What would effective health care reform look like? First, it would sever completely the link between employment and insurance. To combat adverse selection, each person should have his or her own insurance policy, preferably initiated in utero, after gender identification but before any diagnostic testing. The government should also ban the insurance of regular physical examinations because known events entail no risk and folding their costs into insurance policies reduces patient incentives to seek the best bargains.

Second, effective reform would mandate pay-for-performance fee schedules or prepaid plans with premiums that are forgiven when patient health drops beyond some threshold. Why should HCPs be paid for their time instead of their effectiveness? (Or anyone else for that matter? For the record, I also advocate pay-for-learning tuition schedules for my own industry, higher education.) Some regulation and government oversight will of course be necessary to ensure that HCPs and insurers honor their promises but in general regulators should get out of the business of mandating premiums and policy forms and grant adult Americans more freedom to contract, including waiving or limiting the right to sue for malpractice.

The reforms suggested here are not panaceas; they will not bring paradise on Earth. People will still get sick, suffer, and die. Because they attack the root causes of the health care system’s ills, however, they would alleviate more human suffering at any given level of expenditure than the current system does.
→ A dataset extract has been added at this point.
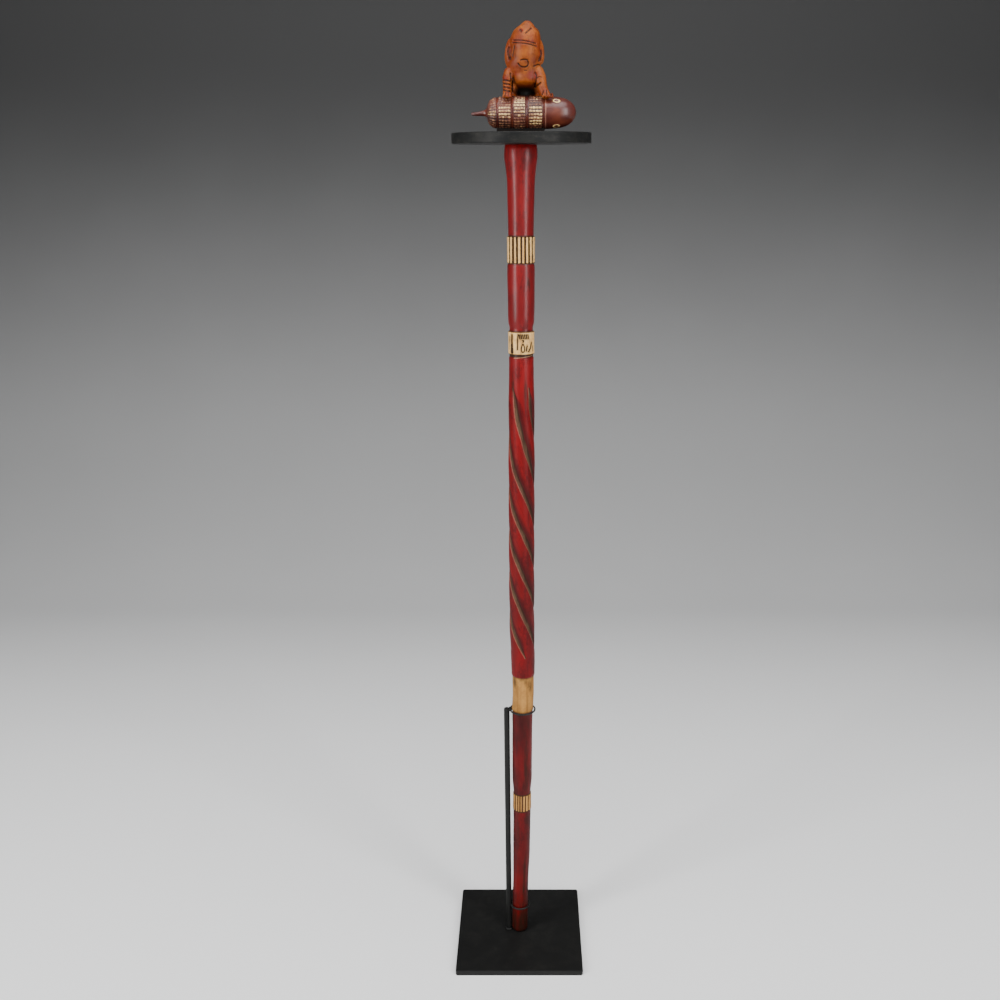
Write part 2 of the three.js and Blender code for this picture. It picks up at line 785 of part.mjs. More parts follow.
function makeFigure() {
  const leftForeleg = {
    shoulderX: -0.25, elbowX: -0.275, wristX: -0.278, toesX: -0.275, thickness: 0.07, cuts: 4, cutDepth: 0.013,
  };
  const rightForeleg = {
    shoulderX: 0.17, elbowX: 0.2, wristX: 0.245, toesX: 0.28, thickness: 0.086, cuts: 2, cutDepth: 0.012,
  };
  const added = [
    earRim(-0.245, 0.575, 0.18), earRim(0.205, 0.56, 0.15),
    foreleg(leftForeleg), foreleg(rightForeleg),
    hindleg(-0.16, -0.03), hindleg(0.15, 0.03),
    ...toes(-0.275, 0.046), ...toes(0.318, 0.056),
  ];
  const cuts = [
    earHollow(-0.24, 0.53), earHollow(0.212, 0.52),
    lineCut([[-0.045, -0.215, 0.45], [-0.02, -0.222, 0.457], [0.01, -0.222, 0.45]]),
    lineCut([
      [-0.002, -0.212, 0.435], [0.022, -0.205, 0.405], [0.01, -0.194, 0.365],
      [-0.03, -0.188, 0.358], [-0.08, -0.186, 0.385],
    ]),
    lineCut([[-0.06, -0.198, 0.845], [-0.04, -0.204, 0.83], [-0.01, -0.202, 0.835]]),
    lineCut([[0.03, -0.214, 0.8], [0.055, -0.21, 0.81], [0.075, -0.198, 0.835]]),
  ];
  let solid = figureTrunk();
  added.forEach((piece) => {
    solid = solid.add(piece);
  });
  cuts.forEach((cut) => {
    solid = solid.subtract(cut);
  });
  solid = solid.subtract(beastBody(contactGap, false));
  return finish('seated_figure', toGeometry(solid), '#b4692f', 0.45, 0);
}

const staff = new THREE.Group();
staff.add(makePlate());
staff.add(makeRod());
staff.add(makeWireRing('upper_ring', upperRingPlace));
staff.add(makeWireRing('lower_ring', lowerRingPlace));
staff.add(makeShaft());

const finial = new THREE.Group();
finial.position.set(bowAt(staffLength), 0, staffFootHeight + staffLength);
finial.rotation.copy(finialTilt);
finial.add(makeDisc());
finial.add(makeBeast());
finial.add(makeFigure());
staff.add(finial);

export default staff;
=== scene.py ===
import math
import random

import bpy
from mathutils import Matrix, Vector, kdtree, noise


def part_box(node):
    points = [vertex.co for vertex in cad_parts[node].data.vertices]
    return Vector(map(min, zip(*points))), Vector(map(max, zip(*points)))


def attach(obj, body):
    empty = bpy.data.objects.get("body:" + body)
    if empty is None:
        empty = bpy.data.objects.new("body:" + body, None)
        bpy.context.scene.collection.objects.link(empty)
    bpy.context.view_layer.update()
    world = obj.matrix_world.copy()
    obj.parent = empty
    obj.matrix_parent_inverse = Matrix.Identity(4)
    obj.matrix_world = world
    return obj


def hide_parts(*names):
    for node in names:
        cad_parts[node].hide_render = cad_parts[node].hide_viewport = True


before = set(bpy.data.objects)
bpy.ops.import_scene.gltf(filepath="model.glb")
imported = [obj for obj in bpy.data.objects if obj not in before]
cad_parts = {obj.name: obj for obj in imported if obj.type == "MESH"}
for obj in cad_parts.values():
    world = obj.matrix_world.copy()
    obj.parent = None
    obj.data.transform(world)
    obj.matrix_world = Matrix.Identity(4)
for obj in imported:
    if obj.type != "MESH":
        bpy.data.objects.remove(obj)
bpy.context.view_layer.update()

print("frame loaded")

mm = 0.001
fullTurn = 2 * math.pi


# Working in Blender

def deselectAll():
    if bpy.context.mode != "OBJECT":
        bpy.ops.object.mode_set(mode="OBJECT")
    bpy.ops.object.select_all(action="DESELECT")


def pickUp(piece):
    deselectAll()
    piece.select_set(True)
    bpy.context.view_layer.objects.active = piece


def editPiece(piece, selectMode="VERT"):
    pickUp(piece)
    bpy.ops.object.mode_set(mode="EDIT")
    bpy.ops.mesh.select_mode(type=selectMode)


def nameActive(name):
    piece = bpy.context.object
    piece.name = name
    piece.data.name = name
    return piece


def applyPlace(piece):
    pickUp(piece)
    bpy.ops.object.transform_apply(location=True, rotation=True, scale=True)


def useModifier(piece, kind, **settings):
    pickUp(piece)
    modifier = piece.modifiers.new(kind.lower(), kind)
    for label, value in settings.items():
        setattr(modifier, label, value)
    bpy.ops.object.modifier_apply(modifier=modifier.name)


def joinPieces(pieces, name):
    deselectAll()
    for piece in pieces:
        piece.select_set(True)
    bpy.context.view_layer.objects.active = pieces[0]
    bpy.ops.object.join()
    return nameActive(name)


def faceOutwards(piece, mergeBelow=0.01 * mm):
    editPiece(piece)
    bpy.ops.mesh.select_all(action="SELECT")
    bpy.ops.mesh.remove_doubles(threshold=mergeBelow)
    bpy.ops.mesh.normals_make_consistent(inside=False)
    bpy.ops.object.mode_set(mode="OBJECT")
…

Moreover, they would allow individual Americans to chose how much they wish to spend on health care rather than leaving that decision up to Congress, an entity that should address its own serious problems (from gerrymandering to special interest group pandering) before trying to tackle anything so intimate and important as major health care reform.

Robert E. Wright is the Nef Family Chair of Political Economy at Augustana College SD and the author of a dozen books, including ‘Fubarnomics: A Lighthearted, Serious Look at America’s Economic Ills’ which is forthcoming later this year from Prometheus.